Task to complete => Reproduce only the stretch of entries below that begins at the first line and ends at the line holding "is the front.".

Material for this exercise =>

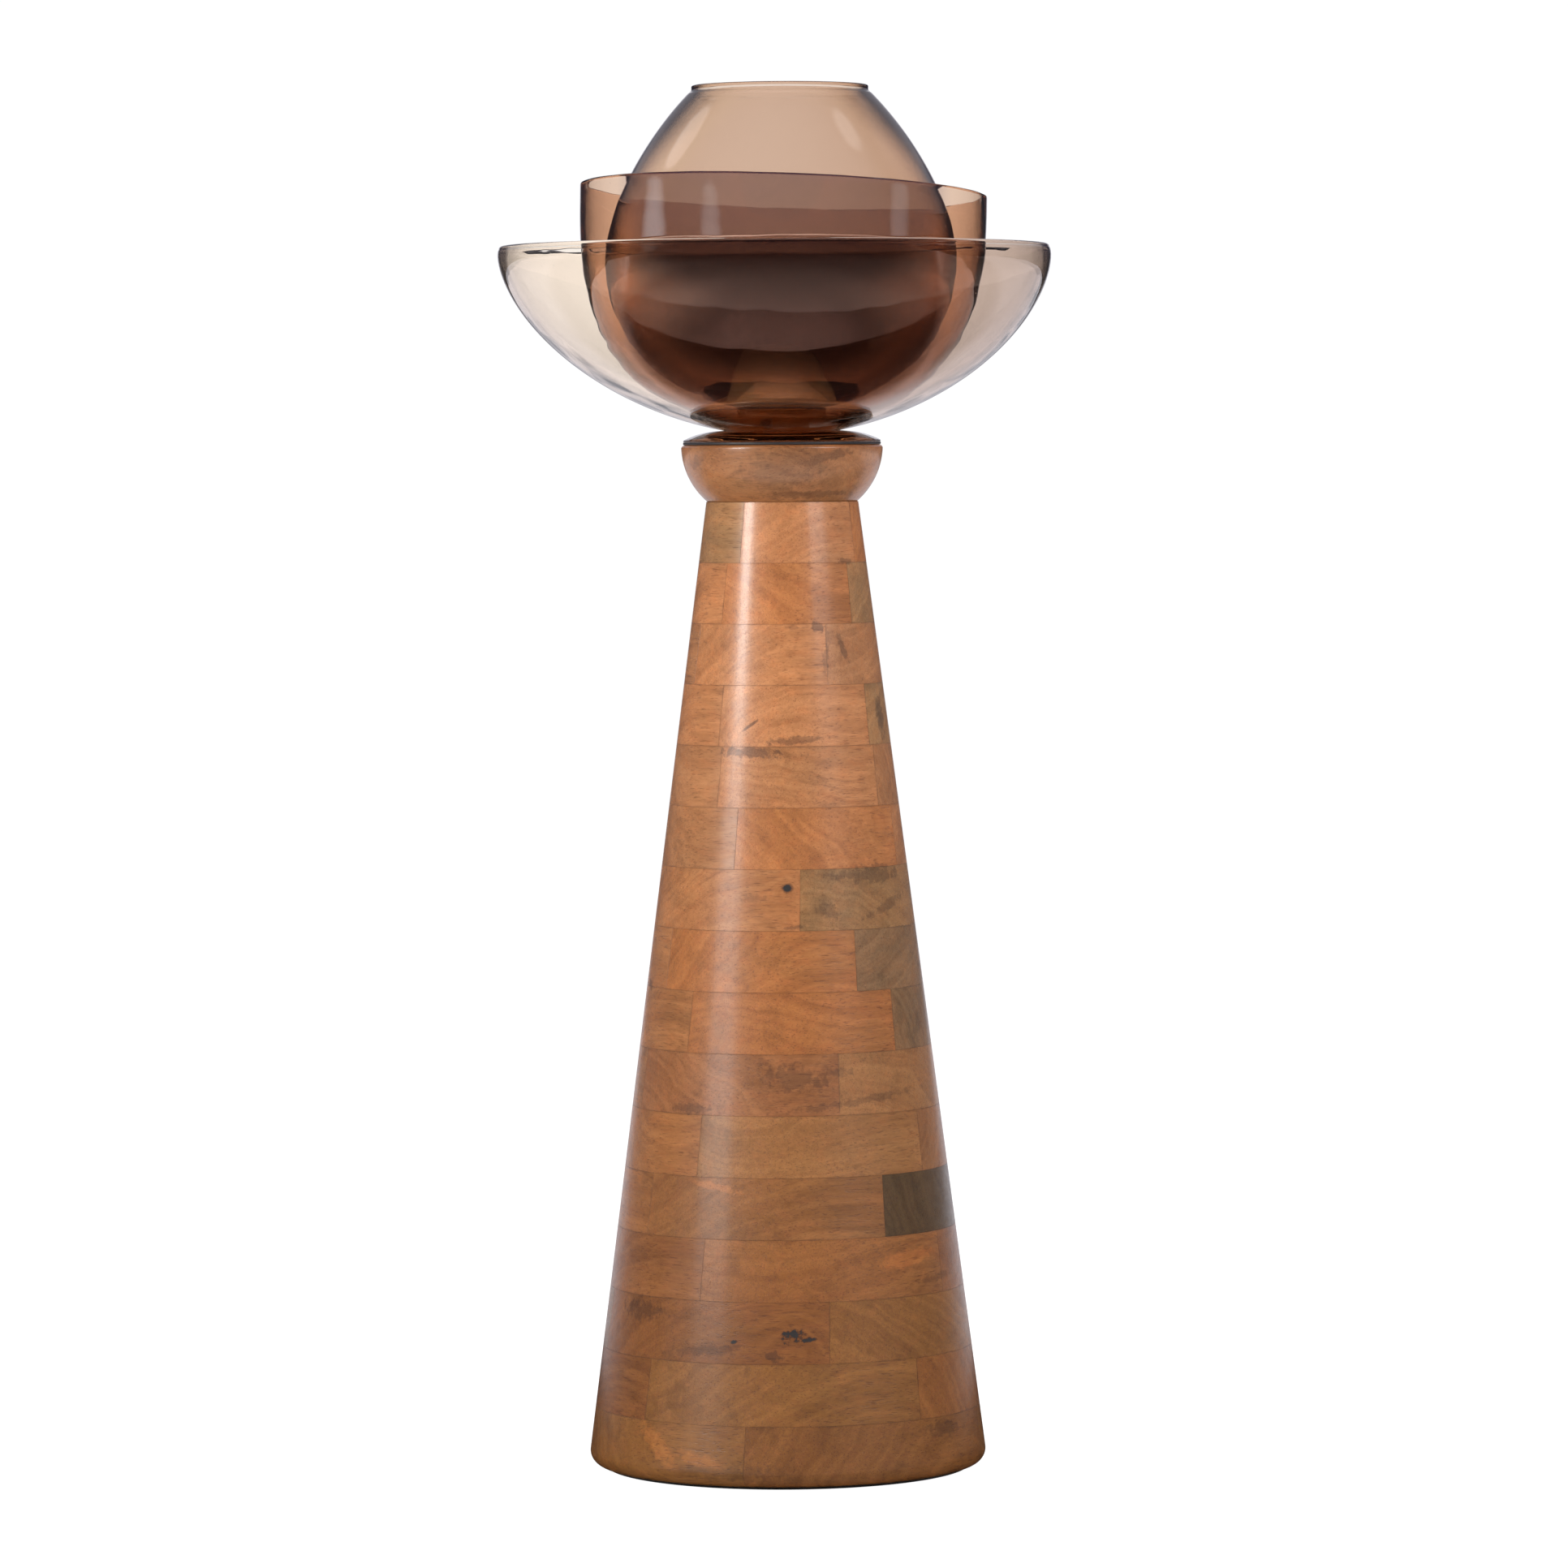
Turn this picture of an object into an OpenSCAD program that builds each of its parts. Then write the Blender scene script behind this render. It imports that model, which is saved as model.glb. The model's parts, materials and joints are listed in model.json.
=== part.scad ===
// Tall laminated-wood pedestal with a turned cup on top and three nested coloured-glass bowls.
// Millimetres, +Z up, origin on the floor at the pedestal's axis, -Y is the front.

/* [Pedestal] */
// Glued courses stacked in the pedestal
course_count = 16; // [12:1:16]
// Height of one course with its glue line
course_pitch = 43.625; // [40:0.125:46]
// Radius that the sloping side would have at the underside of the wood
base_r = 145; // [138:1:155]
// Radius at the top of the pedestal
top_r = 55; // [52:1:60]
// Rounding of the bottom edge
base_round = 10; // [6:1:14]
// Half the width of the square hollow in the bottom course
hollow_bottom = 36; // [30:1:44]
// Half the width of the square hollow in the top course
hollow_top = 8; // [7:1:10]
// Thickness of a glue line
glue_line = 0.2; // [0.1:0.05:0.4]

/* [Collar] */
// Height of the turned cup
collar_h = 41; // [38:1:46]
// Radius at the cup's top
collar_r = 73; // [70:1:76]
// Radius of the arc that the cup's side follows
collar_side_r = 54; // [52:1:58]

/* [Outer bowl] */
// Largest radius of the outer bowl
outer_r = 200; // [190:1:210]
// Height of its widest level above the gasket
outer_level = 134; // [130:1:140]
// Height of its rim above the widest level
outer_lip = 8; // [4:1:12]
// Wall thickness of the outer bowl
outer_wall = 5; // [4:0.5:6]

/* [Middle bowl] */
// Largest radius of the middle bowl
middle_r = 147; // [144:1:150]
// Height of its rim above the gasket, on the axis
middle_rim = 181; // [178:1:190]
// How far the hand-cut rim rises to the left, in degrees
rim_lean_left = 2.3; // [0:0.1:3]
// How far the hand-cut rim rises to the front, in degrees
rim_lean_front = 3.1; // [0:0.1:4]
// Wall thickness of the middle bowl
middle_wall = 3.5; // [3:0.5:4]

/* [Globe] */
// Largest radius of the globe
globe_r = 127; // [124:1:129]
// Height of its rim above the gasket
globe_rim = 257; // [250:1:262]
// Outer radius of its mouth
mouth_r = 64; // [62:1:68]
// Wall thickness of the globe
globe_wall = 3; // [2.5:0.5:3.5]

/* [Dish] */
// Rim radius of the dish that stands in the globe
dish_r = 56; // [50:1:57]
// Sheet thickness of the dish
dish_wall = 1.5; // [1:0.5:2]

/* [Hidden] */
$fn = 96;
arc_steps = 14; // straight pieces in a rounded corner
wall_steps = 30; // straight pieces in one half of a bowl's wall
big = 400; // larger than any radius here
dip = 0.02; // how far a cutter reaches past the face it opens

// Felt ring and closing plate under the pedestal
felt_h = 2;
felt_in_r = 92;
felt_out_r = 132;
cap_r = 60;
cap_h = 9;
cap_play = 0.3;
cap_screw_ring = 48;
cap_screws_n = 4;
cap_screw_turn = 63; // clear of the hollow's corners

// Levels, from the floor up
pedestal_top = felt_h + course_count * course_pitch;
collar_top = pedestal_top + collar_h;
gasket_h = 2;
seat = collar_top + gasket_h;

// Joint between collar and pedestal
dowel_r = 15;
dowel_down = 60;
dowel_up = 25;
screw_shank_r = 2.4;
screw_head_r = 5;
screw_head_h = 3;
collar_screw_ring = 37;
collar_screws_n = 3;
collar_screw_turn = 12; // clear of the top course's butt joints
collar_screw_l = 62;
cap_screw_l = 26;
collar_edge_round = 3;
gasket_in_r = 62;
gasket_out_r = 71.5;

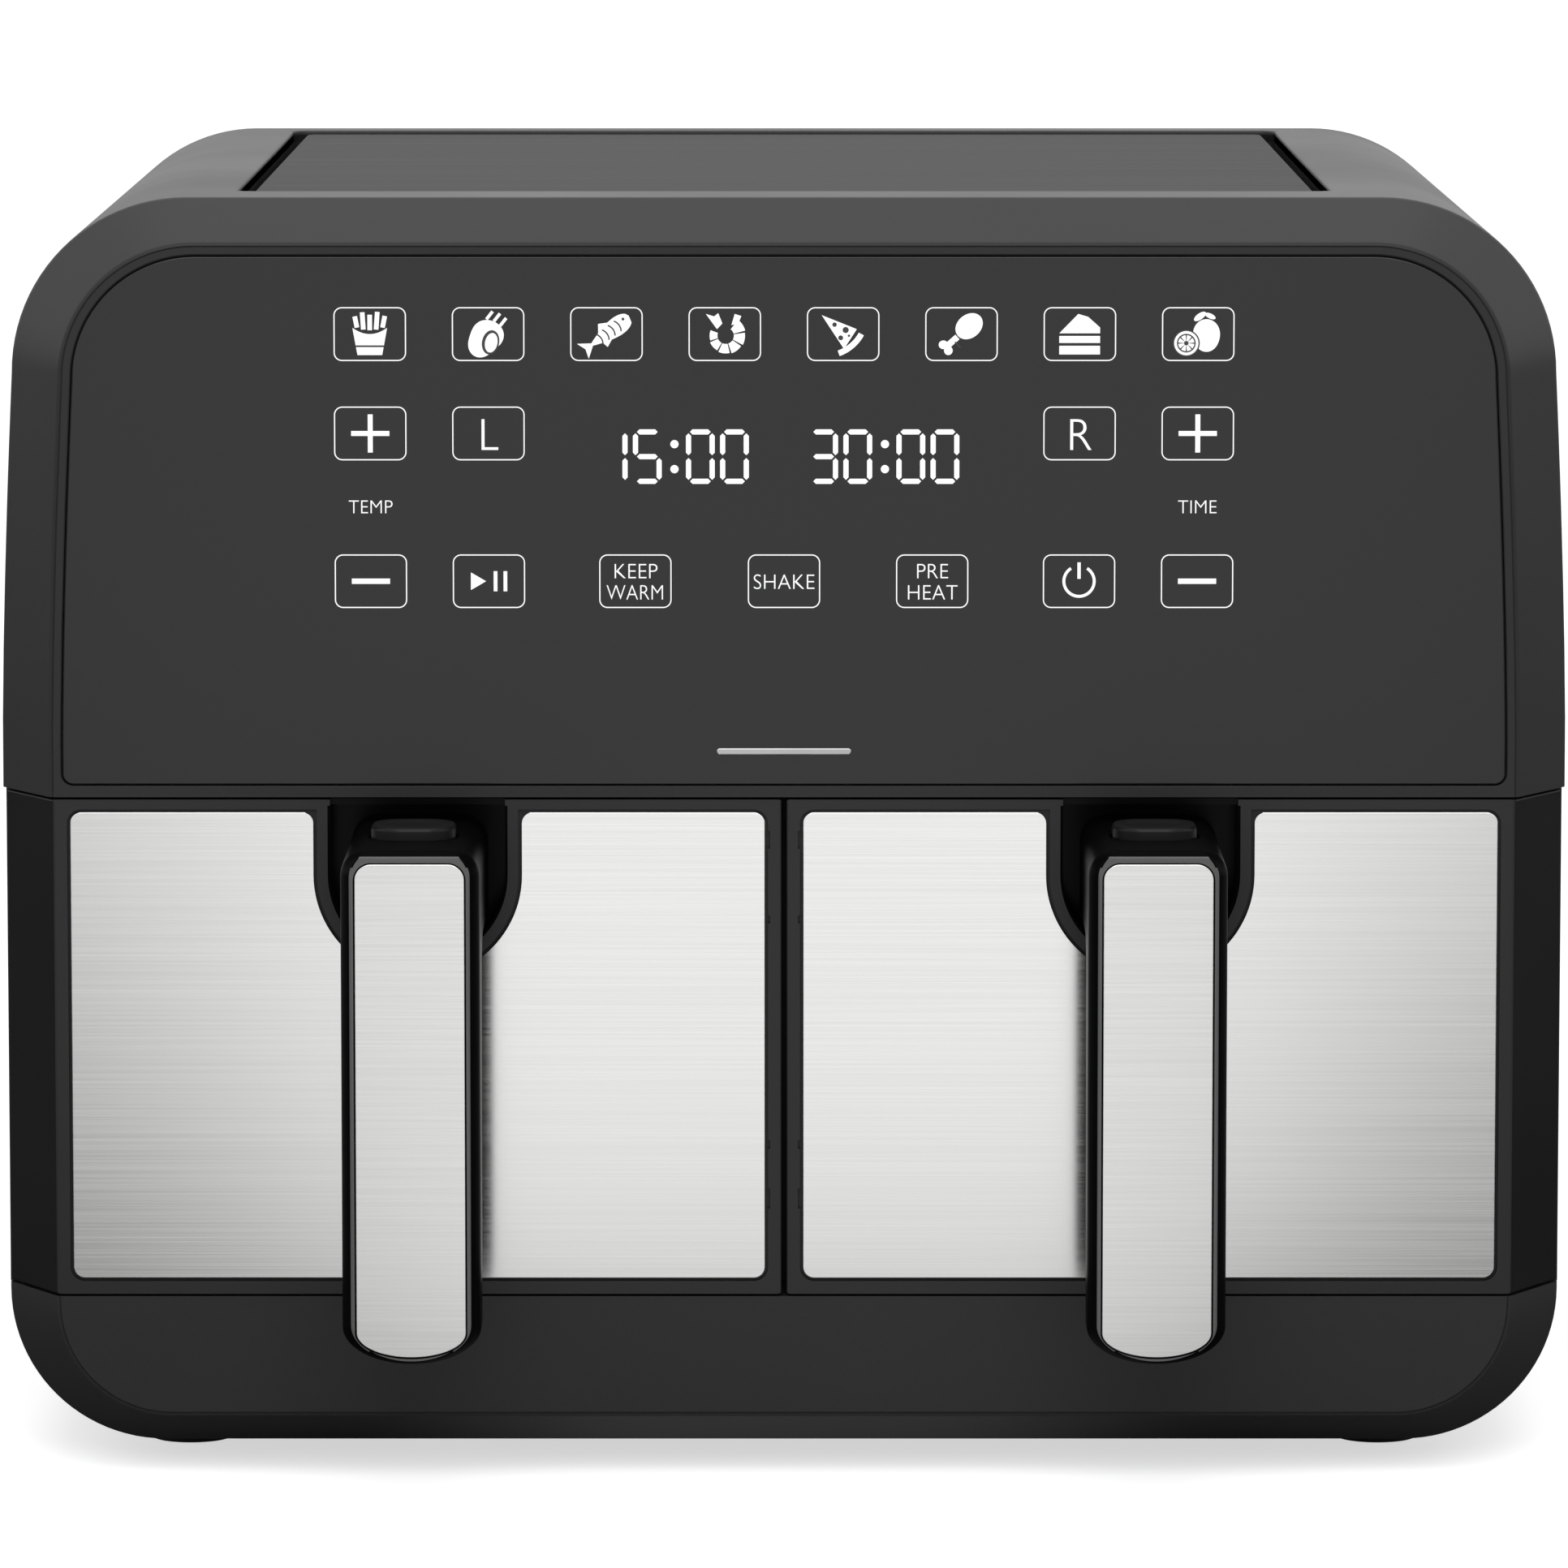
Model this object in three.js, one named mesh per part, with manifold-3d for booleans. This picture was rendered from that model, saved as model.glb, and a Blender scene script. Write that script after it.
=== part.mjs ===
// Twin-drawer air fryer, in millimetres. +X is to the right as the user faces it, +Y runs from the
// front to the back and +Z is up. The origin is at the middle of the footprint, on the surface that
// the feet stand on. Sizes along Y below are counted from the front rim, where the straight sides end
// and the tapered nose begins; the whole model is moved back to its origin at the end.
import * as THREE from "three";
import { mergeVertices } from "three/addons/utils/BufferGeometryUtils.js";
import Module from "manifold-3d";

const wasm = await Module();
wasm.setup();

// ---------------------------------------------------------------- driving dimensions

// Overall
const WIDTH = 385;
const BODY_DEPTH = 335; // front rim to back
const HEIGHT = 313.5;
const FOOT_HEIGHT = 5;
const BASE_HEIGHT = 39.7;
const DRAWER_BAY_HEIGHT = 123.5;

// Shells
const WALL = 2.5;
const SKIN = 3; // the round shells' wall
const BACK_WALL = 5.5;
const TOP_RADIUS = 43;
const BASE_RADIUS = 38;
const SIDE_LEAN = 3; // how far each side leans in below the top corner
const LEAN_START = 12; // height above the seam where the lean begins
const SEAM_STEP = 0.8; // the lower shells are this much narrower on each side
const SEAM_GAP = 0.3;
const NOSE_DEPTH = 22;
const NOSE_SIDE = 13.2; // taper of the nose at each side
const NOSE_EDGE = 10; // taper of the nose at the top and the bottom
const BACK_CHAMFER = 4;

// Control panel
const PANEL_MARGIN = 3.2; // from the edge of the nose
const PANEL_RADIUS = 30;
const PANEL_FOOT_RADIUS = 2.5;
const PANEL_THICKNESS = 2.7;
const PANEL_GAP = 0.4;
const PANEL_WINDOW_MARGIN = 22;
const BOARD_THICKNESS = 1.6;
const BOARD_LEDGE = 5;
const DISPLAY_WIDTH = 44;
const DISPLAY_HEIGHT = 17;
const DISPLAY_SPACING = 49; // centre to centre
const DISPLAY_DROP = 21.3; // from the window's top edge to the displays' top

// Top recess and the plate that floats in it
const RECESS_HALF_WIDTH = 135.5;
const RECESS_FRONT = 26;
const RECESS_BACK_MARGIN = 18.6;
const RECESS_DEPTH = 9;
const RECESS_RADIUS = 4;
const TOP_PLATE_GAP = 3.8;
const TOP_PLATE_FRONT_GAP = 0.5;
const TOP_PLATE_THICKNESS = 3;
const TOP_PLATE_DROP = 0.8;
const INTAKE_SLOT_WIDTH = 5;
const INTAKE_SLOTS = 6;
const INTAKE_SLOT_LENGTH = 54;
const INTAKE_SLOT_INSET = 40.5; // from the recess's side to the slots' middle
const PEG_RADIUS = 4;
const PEG_INSET = 12;

// Rear cover
const REAR_COVER_MARGIN_X = 42;
const REAR_COVER_LOW = 25; // above the drawer bay's floor
const REAR_COVER_TOP_MARGIN = 28;
const REAR_COVER_THICKNESS = 3;
const REAR_COVER_RADIUS = 10;
const REAR_LEDGE = 7;
const VENT_SLOTS = 7;
const VENT_SLOT_HEIGHT = 3;
const VENT_PITCH = 6.5;
const SCREW_INSET = 12;
const SCREW_HEAD_RADIUS = 4;
const SCREW_HEAD_HEIGHT = 1.6;
const SCREW_SHANK_RADIUS = 1.5;
const SCREW_LENGTH = 8;
const DRIVE_REACH = 2.4;
const DRIVE_WIDTH = 1;
const DRIVE_DEPTH = 0.8;
const GLAND_FLANGE_RADIUS = 8.5;
const GLAND_FLANGE_THICKNESS = 2;
const GLAND_BOOT_RADIUS = 6.4;
const GLAND_NECK_RADIUS = 6.5;
const GLAND_TAIL = 4; // inside the rear cover
const GLAND_BORE_RADIUS = 3.7;
const GLAND_LENGTH = 5; // behind the rear cover
const GLAND_SIDE = 42; // in from the rear cover's edge
const GLAND_UP = 34; // up from the rear cover's lower edge

// Feet
const FOOT_RADIUS = 11;
const FOOT_CHAMFER = 1;
const FOOT_DRAFT = 0.6;
const FOOT_SIDE_INSET = 43.7;
const FOOT_END_INSET = 32;

// Drawer fronts
const FRONT_GAP = 0.6; // round each drawer front
const FRONT_WALL = 3.2;
const PLATE_THICKNESS = 1.2;
const PLATE_GAP = 0.7;
const PLATE_SIDE_MARGIN = 4;
const PLATE_TOP_MARGIN = 3.1;
const PLATE_BOTTOM_MARGIN = 3.9;
const PLATE_RADIUS = 2.8;
const POCKET_SIDE_CLEARANCE = 4.7; // beside the handle
const POCKET_RING = 3.9;
const POCKET_STRAIGHT = 18.6; // from the drawer front's top to the centre of the pocket's round end
const POCKET_DEPTH = 18;
const POCKET_ROOF = 1.5;
const POCKET_ROOF_SETBACK = 3;

// Handles
const HANDLE_WIDTH = 33.4;
const HANDLE_REACH = 55; // from the drawer front's face to the handle's face
const HANDLE_BAR_DEPTH = 19;
const HANDLE_TOP_DROP = 5.8; // below the drawer front's top
const HANDLE_LENGTH = 125;
const HANDLE_ROOT_HEIGHT = 23;
const HANDLE_TOE_DEPTH = 14; // depth of the bar at its lower end
const HANDLE_FILLET = 10;
const HANDLE_NOSE = 2.2; // rounding between the handle's top and its face
const HANDLE_CORNER = 6.5;
const HANDLE_END_RISE = 9; // height of the rounding at the lower end
const HANDLE_BEVEL = 2.3;
const HANDLE_BEVEL_DEPTH = 5;
const INLAY_SIDE_MARGIN = 3.5;
const INLAY_TOP_MARGIN = 3.2;
const INLAY_BOTTOM_MARGIN = 2.3;
const INLAY_THICKNESS = 1;
const INLAY_CORNER = 4;
const INLAY_END_RISE = 6;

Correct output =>
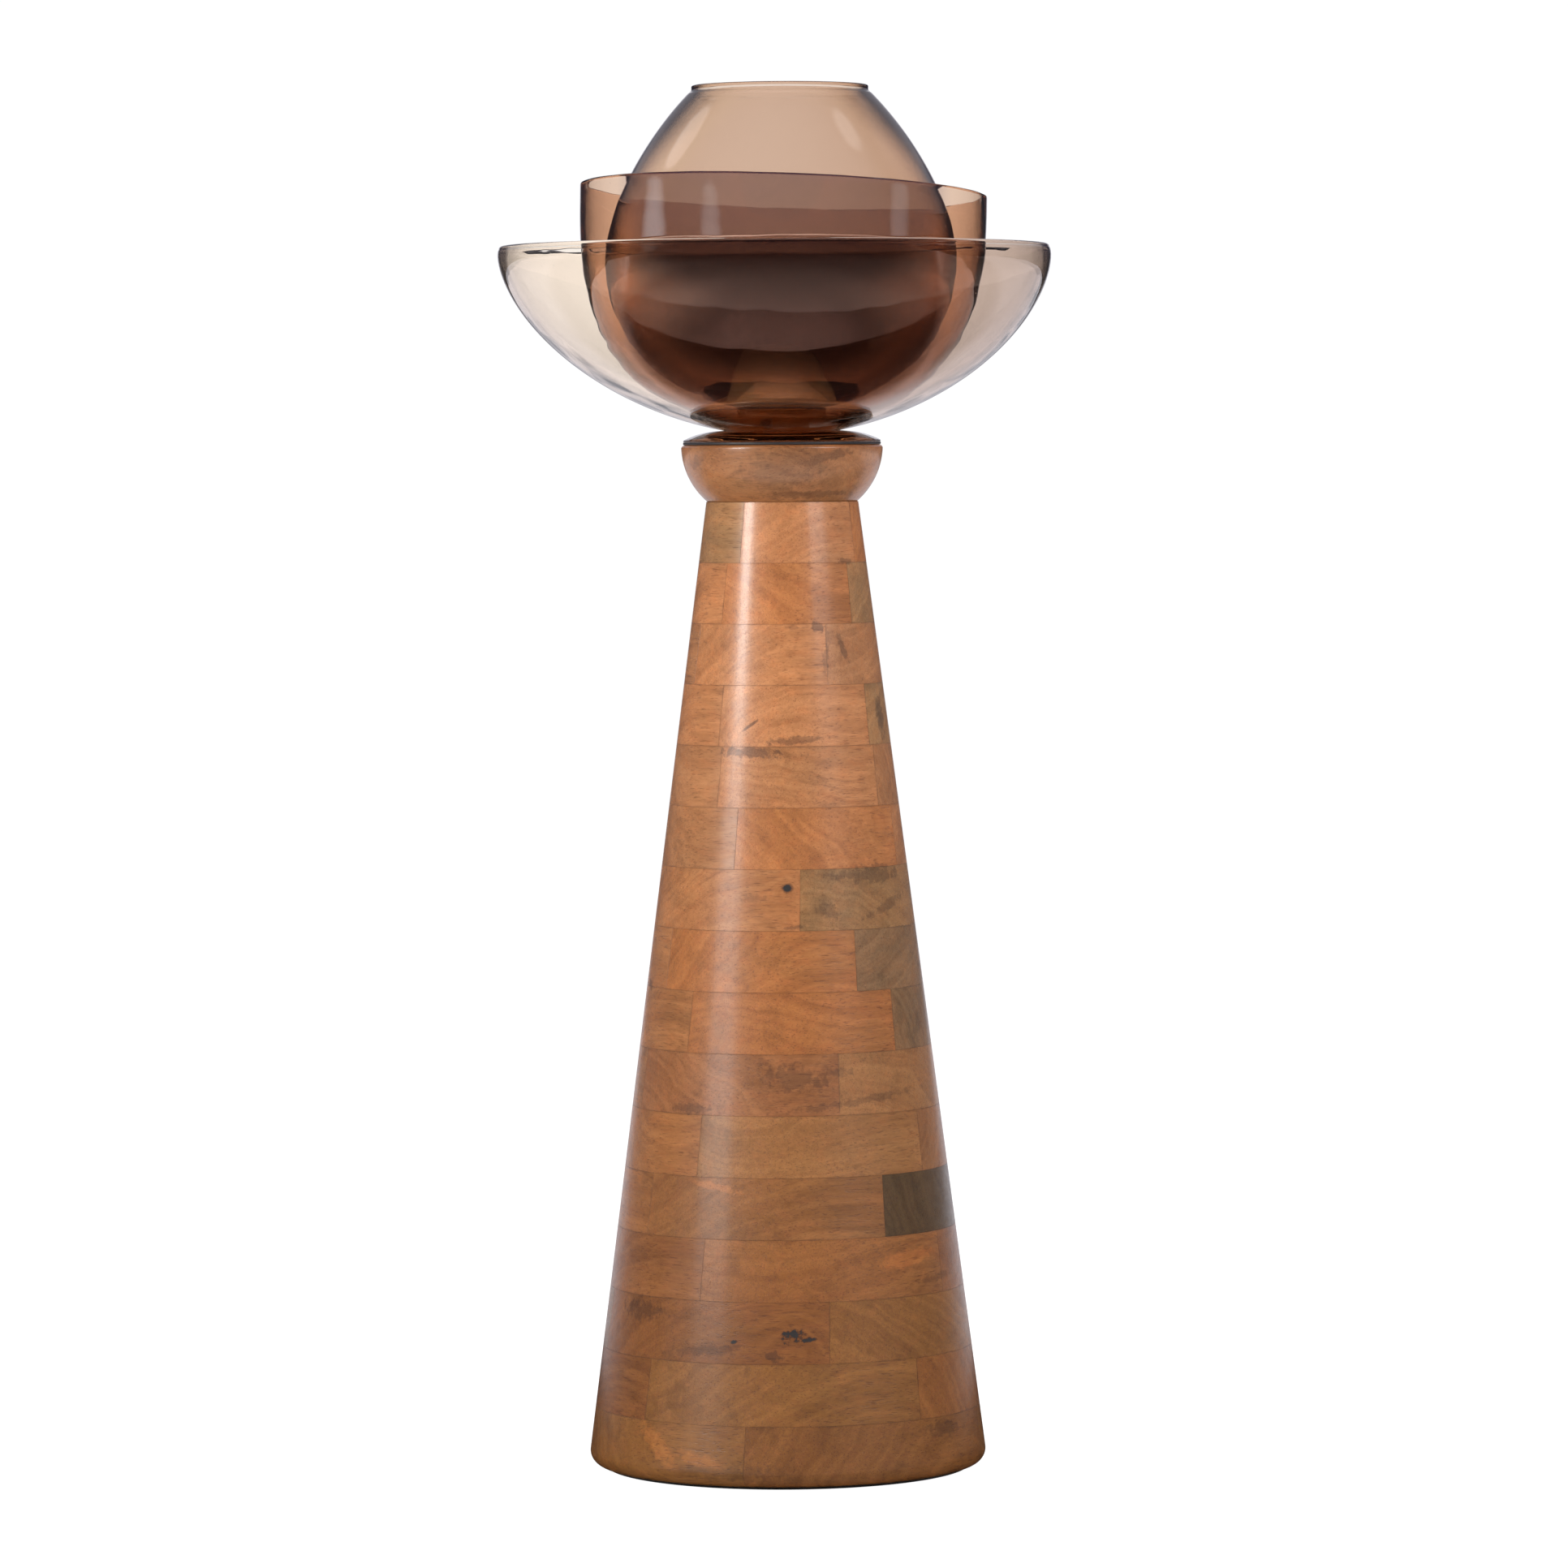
Turn this picture of an object into an OpenSCAD program that builds each of its parts. Then write the Blender scene script behind this render. It imports that model, which is saved as model.glb. The model's parts, materials and joints are listed in model.json.
=== part.scad ===
// Tall laminated-wood pedestal with a turned cup on top and three nested coloured-glass bowls.
// Millimetres, +Z up, origin on the floor at the pedestal's axis, -Y is the front.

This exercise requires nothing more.